The Governor’s allies also won their respective statewide primaries, but their races were much closer than his was. Lt. Gov. Kathy Hochul defeated New York City Councilmember Jumaane Williams by a single-digit margin for the Lieutenant Governor nod. Lt. Gov. Hochul’s path to victory was different than the Governor’s; while the Lieutenant Governor won 58 of New York’s 62 counties, Councilmember Williams kept the race close by winning a resounding victory in his native Brooklyn and by prevailing in Manhattan. The Governor and the Lieutenant Governor now move on to face the Republican ticket of Dutchess County Executive Marc Molinaro and former Rye City Councilmember Julie Killian, as well as a series of third-party candidates.
In the four-way race for the Democratic nomination for Attorney General, New York City Public Advocate and Cuomo ally Letitia “Tish” James prevailed. (Incumbent Attorney General Barbara Underwood, who became Attorney General following the resignation of Eric Schneiderman, is not seeking election.) James enjoyed a nearly 10% margin of victory over her closest challenger, leftist law professor and 2014 Democratic gubernatorial primary challenger Zephyr Teachout. Rep. Sean Patrick Maloney (D-NY18) took third place with approximately 25% of the vote, while former Cuomo administration official Leecia Eve was a nonfactor in the race. James faces Republican attorney Keith Wofford and others in November.

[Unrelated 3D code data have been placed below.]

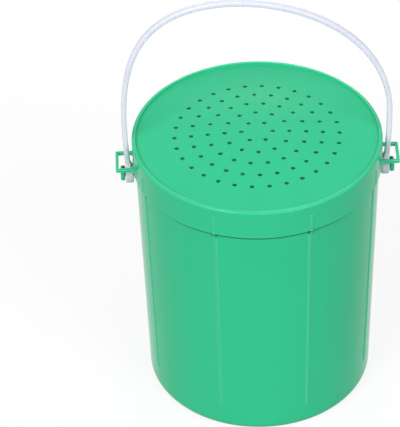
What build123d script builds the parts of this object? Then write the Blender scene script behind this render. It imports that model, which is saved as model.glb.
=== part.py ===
from build123d import *
import os
from math import cos, radians, sin, sqrt, tan

# Aerated bait bucket: a tapered tub, a push-on lid drilled with rings of air holes, and a carrying
# strap that turns on two rivets and runs up through a loop on each side of the lid.
#
# Millimetres, +Z up. The tub stands on Z = 0 with its axis on Z. The rivets and the lid's loops lie
# on X, so the strap stands in the XZ plane and swings about X.

# ---- driving dimensions ----

# tub
shoulder_radius = 58.7      # outer radius at the ledge just below the lid
tub_height = 138.7          # height of the neck's top edge
draft = 1.722               # taper of the wall, degrees a side
ledge_width = 0.4           # step in from the shoulder to the neck
ledge_round = 0.3
wall = 1.6
neck_wall = 1.2
floor_thickness = 2.0
base_round = 4.7            # outer radius of the bottom edge
foot_width = 6.0            # flat ring that the tub stands on
foot_depth = 1.2            # how far the base is raised inside that ring
tub_rib_radius = 0.9
tub_rib_proud = 0.5
tub_rib_start = 15.0        # height where the ribs begin

# lid
skirt_wall = 1.4
skirt_round = 0.3
skirt_drop = 15.3           # from the rim's top to the skirt's lower edge
rim_width = 1.7             # width of the raised rim
rim_rise = 1.45             # how far the rim stands above the edge of the panel
rim_round = 1.25            # rounds its outer edge
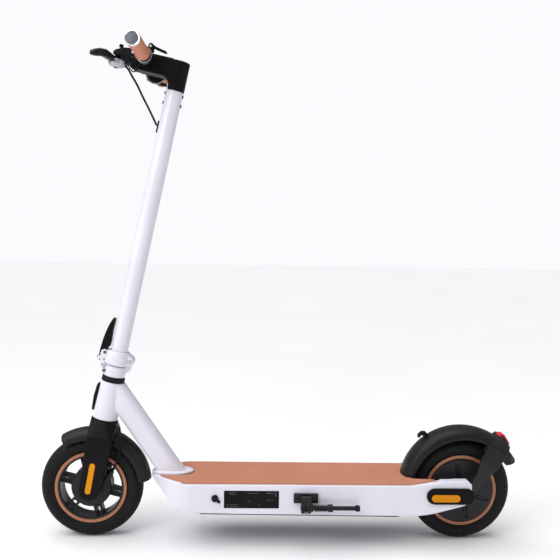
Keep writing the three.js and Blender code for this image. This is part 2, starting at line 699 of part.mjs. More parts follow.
const frontWheel = new THREE.Group();
frontWheel.position.set(TRAIL, 0, 0);
frontWheel.rotation.y = RAKE;
steering.add(frontWheel);
add(frontWheel, "front_rim", DARK_METAL, frontRim());
add(frontWheel, "front_tyre", RUBBER, tyre());

add(steering, "fork", DARK_METAL, fork());
addPair(steering, "fork_cover", BLACK, forkCover());
add(steering, "front_axle", STEEL, frontAxle());
add(steering, "front_fender", BLACK, frontFender());
add(steering, "headset_cover", BLACK, headsetCover());
add(steering, "brake_plate", DARK_METAL, brakePlate());
add(steering, "brake_arm", STEEL, brakeArm());
add(steering, "drum_cable", RUBBER, drumCable());
add(steering, "hinge_base", WHITE, hingeBase());
add(steering, "hinge_collar", WHITE, hingeCollar());
add(steering, "fold_pin", STEEL, foldPin());
add(steering, "latch_lever", BLACK, latchLever());
add(steering, "latch_link", WHITE, latchLink());
add(steering, "stem_tube", WHITE, stemTube());
add(steering, "head_shell", BLACK, headShell());
add(steering, "display", GLASS, display());
add(steering, "power_button", SILVER, powerButton());
add(steering, "headlight", CLEAR, headlight());
add(steering, "handlebar", BLACK, handlebar());
addPair(steering, "grip", GRIP, grip());
addPair(steering, "bar_end", CHROME, barEnd());
add(steering, "brake_perch", BLACK, brakePerch());
add(steering, "brake_lever", BLACK, brakeLever());
add(steering, "bell_dome", SILVER, bellDome());
add(steering, "bell_striker", BLACK, bellStriker());
add(steering, "thumb_housing", BLACK, thumbHousing());
add(steering, "thumb_lever", BLACK, thumbLever());
add(steering, "throttle_housing", BLACK, throttleHousing());
add(steering, "throttle_lever", BLACK, throttleLever());
add(steering, "brake_cable", RUBBER, brakeCable());

export default scooter;
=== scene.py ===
"""Electric kick scooter: the looks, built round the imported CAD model.

Shapes are drawn in millimetres in one of four places: the chassis (x from the middle of the wheelbase), the
steering axis (x forwards, z up the axis), and each wheel's axle. Pieces end up in metres, in the row frame.
"""
import json
import math

import bmesh
import bpy
from mathutils import Matrix, Vector


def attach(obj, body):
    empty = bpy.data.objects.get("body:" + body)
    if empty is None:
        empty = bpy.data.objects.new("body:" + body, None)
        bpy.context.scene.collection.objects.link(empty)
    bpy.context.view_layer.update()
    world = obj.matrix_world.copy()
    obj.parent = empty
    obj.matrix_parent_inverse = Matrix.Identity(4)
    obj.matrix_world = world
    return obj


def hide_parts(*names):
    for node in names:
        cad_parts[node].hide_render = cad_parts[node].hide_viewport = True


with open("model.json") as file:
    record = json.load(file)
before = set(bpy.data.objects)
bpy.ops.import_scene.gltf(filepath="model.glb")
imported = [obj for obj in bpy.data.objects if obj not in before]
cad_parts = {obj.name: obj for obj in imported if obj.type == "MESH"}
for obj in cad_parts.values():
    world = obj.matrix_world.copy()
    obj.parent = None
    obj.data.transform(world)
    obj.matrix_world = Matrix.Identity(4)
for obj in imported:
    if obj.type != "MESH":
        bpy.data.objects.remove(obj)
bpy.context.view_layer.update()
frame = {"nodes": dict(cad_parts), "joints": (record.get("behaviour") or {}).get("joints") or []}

# ---- driving dimensions, in millimetres ----
TYRE_R = 127
TYRE_HALF = 27
RIM_R = 90
TRAIL = -5.3  # front axle, behind the steering axis
STEM_R = 21
STEM_TOP = 1010
HEAD_HALF = 26
HEAD_TOP = 1071
BAR_X = 75
BAR_Z = 1054
BAR_R = 12
BAR_HALF = 234.2
GRIP_R = 17
GRIP_INNER = 104
DECK_TOP = 158
DECK_BOTTOM = 84
DECK_RISE = 4
DECK_HALF = 90
DECK_REAR = -308
ARM_IN = 66
ARM_OUT = 88
LEG_IN = 38
COVER_OUT = 62
TUBE_ANGLE = 0.963
FENDER_R = 157.5
REAR_AXLE = (-463.2, 127)  # from the middle of the wheelbase
FENDER_CENTRE = (REAR_AXLE[0] - 5, REAR_AXLE[1] + 2)
FLANGE = (262, 52.5, 30)  # centre x, half length and half width of the down tube's foot
STAND = (-68, 110, 111)
PORT = (150.6, 126)
FOLD = (-33, 327)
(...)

Now that the statewide primaries are over and the establishment candidates have prevailed, three questions remain. First, will Gov. Cuomo’s leftward shift hurt him in the general election? Second, will Cynthia Nixon continue her campaign on the Working Families Party line? Third, if the Governor is re-elected, will he continue to embrace the leftist positions that he took this year? Time will tell.